━━ Data extract ━━

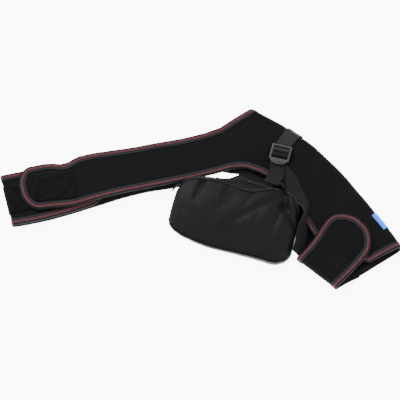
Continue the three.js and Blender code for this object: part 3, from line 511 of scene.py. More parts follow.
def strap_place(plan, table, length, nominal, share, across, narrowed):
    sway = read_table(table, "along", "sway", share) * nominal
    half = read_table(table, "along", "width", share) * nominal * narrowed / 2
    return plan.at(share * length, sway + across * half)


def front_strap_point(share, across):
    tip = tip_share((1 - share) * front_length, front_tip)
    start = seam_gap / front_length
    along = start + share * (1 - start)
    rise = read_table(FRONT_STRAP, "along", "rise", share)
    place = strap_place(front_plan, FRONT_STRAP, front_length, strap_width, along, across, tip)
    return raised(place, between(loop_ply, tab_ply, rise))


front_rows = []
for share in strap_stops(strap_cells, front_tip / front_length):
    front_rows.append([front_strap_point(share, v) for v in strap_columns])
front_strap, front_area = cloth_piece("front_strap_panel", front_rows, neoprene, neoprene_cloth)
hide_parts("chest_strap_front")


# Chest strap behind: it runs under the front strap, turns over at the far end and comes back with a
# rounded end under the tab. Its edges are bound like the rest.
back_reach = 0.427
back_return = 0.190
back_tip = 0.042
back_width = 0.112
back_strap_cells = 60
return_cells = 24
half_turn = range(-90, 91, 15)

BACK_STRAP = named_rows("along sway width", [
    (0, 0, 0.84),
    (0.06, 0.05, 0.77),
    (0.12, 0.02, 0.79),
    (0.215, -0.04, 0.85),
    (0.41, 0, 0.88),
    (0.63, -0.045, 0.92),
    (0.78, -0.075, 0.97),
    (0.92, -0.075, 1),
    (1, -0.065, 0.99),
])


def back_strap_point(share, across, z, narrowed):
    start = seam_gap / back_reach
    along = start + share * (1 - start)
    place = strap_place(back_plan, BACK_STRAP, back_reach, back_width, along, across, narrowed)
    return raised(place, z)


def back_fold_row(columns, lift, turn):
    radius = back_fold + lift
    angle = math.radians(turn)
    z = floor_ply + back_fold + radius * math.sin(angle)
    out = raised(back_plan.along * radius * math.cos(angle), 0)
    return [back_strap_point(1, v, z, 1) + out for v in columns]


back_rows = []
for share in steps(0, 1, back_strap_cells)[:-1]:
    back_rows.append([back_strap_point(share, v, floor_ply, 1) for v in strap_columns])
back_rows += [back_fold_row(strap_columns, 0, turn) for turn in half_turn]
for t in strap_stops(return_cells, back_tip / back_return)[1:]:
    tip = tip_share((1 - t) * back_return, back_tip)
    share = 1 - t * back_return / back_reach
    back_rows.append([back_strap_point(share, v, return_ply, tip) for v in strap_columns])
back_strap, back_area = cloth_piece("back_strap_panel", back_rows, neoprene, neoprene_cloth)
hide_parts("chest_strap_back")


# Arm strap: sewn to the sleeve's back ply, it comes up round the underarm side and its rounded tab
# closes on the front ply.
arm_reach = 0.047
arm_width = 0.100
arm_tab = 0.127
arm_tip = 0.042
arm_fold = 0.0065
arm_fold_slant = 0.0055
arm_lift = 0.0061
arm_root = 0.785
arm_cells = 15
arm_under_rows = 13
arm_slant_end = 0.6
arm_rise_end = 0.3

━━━

--- Goal ---
Write the material out again word for word.

--- Exercise solution ---
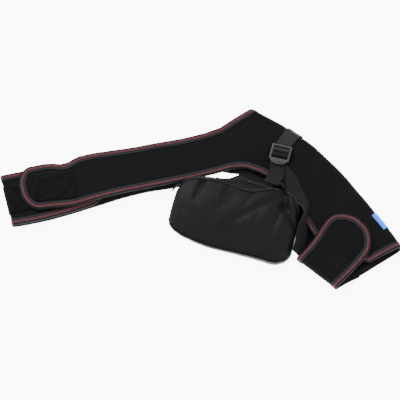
Continue the three.js and Blender code for this object: part 3, from line 511 of scene.py. More parts follow.
def strap_place(plan, table, length, nominal, share, across, narrowed):
    sway = read_table(table, "along", "sway", share) * nominal
    half = read_table(table, "along", "width", share) * nominal * narrowed / 2
    return plan.at(share * length, sway + across * half)


def front_strap_point(share, across):
    tip = tip_share((1 - share) * front_length, front_tip)
    start = seam_gap / front_length
    along = start + share * (1 - start)
    rise = read_table(FRONT_STRAP, "along", "rise", share)
    place = strap_place(front_plan, FRONT_STRAP, front_length, strap_width, along, across, tip)
    return raised(place, between(loop_ply, tab_ply, rise))


front_rows = []
for share in strap_stops(strap_cells, front_tip / front_length):
    front_rows.append([front_strap_point(share, v) for v in strap_columns])
front_strap, front_area = cloth_piece("front_strap_panel", front_rows, neoprene, neoprene_cloth)
hide_parts("chest_strap_front")


# Chest strap behind: it runs under the front strap, turns over at the far end and comes back with a
# rounded end under the tab. Its edges are bound like the rest.
back_reach = 0.427
back_return = 0.190
back_tip = 0.042
back_width = 0.112
back_strap_cells = 60
return_cells = 24
half_turn = range(-90, 91, 15)

BACK_STRAP = named_rows("along sway width", [
    (0, 0, 0.84),
    (0.06, 0.05, 0.77),
    (0.12, 0.02, 0.79),
    (0.215, -0.04, 0.85),
    (0.41, 0, 0.88),
    (0.63, -0.045, 0.92),
    (0.78, -0.075, 0.97),
    (0.92, -0.075, 1),
    (1, -0.065, 0.99),
])


def back_strap_point(share, across, z, narrowed):
    start = seam_gap / back_reach
    along = start + share * (1 - start)
    place = strap_place(back_plan, BACK_STRAP, back_reach, back_width, along, across, narrowed)
    return raised(place, z)


def back_fold_row(columns, lift, turn):
    radius = back_fold + lift
    angle = math.radians(turn)
    z = floor_ply + back_fold + radius * math.sin(angle)
    out = raised(back_plan.along * radius * math.cos(angle), 0)
    return [back_strap_point(1, v, z, 1) + out for v in columns]


back_rows = []
for share in steps(0, 1, back_strap_cells)[:-1]:
    back_rows.append([back_strap_point(share, v, floor_ply, 1) for v in strap_columns])
back_rows += [back_fold_row(strap_columns, 0, turn) for turn in half_turn]
for t in strap_stops(return_cells, back_tip / back_return)[1:]:
    tip = tip_share((1 - t) * back_return, back_tip)
    share = 1 - t * back_return / back_reach
    back_rows.append([back_strap_point(share, v, return_ply, tip) for v in strap_columns])
back_strap, back_area = cloth_piece("back_strap_panel", back_rows, neoprene, neoprene_cloth)
hide_parts("chest_strap_back")


# Arm strap: sewn to the sleeve's back ply, it comes up round the underarm side and its rounded tab
# closes on the front ply.
arm_reach = 0.047
arm_width = 0.100
arm_tab = 0.127
arm_tip = 0.042
arm_fold = 0.0065
arm_fold_slant = 0.0055
arm_lift = 0.0061
arm_root = 0.785
arm_cells = 15
arm_under_rows = 13
arm_slant_end = 0.6
arm_rise_end = 0.3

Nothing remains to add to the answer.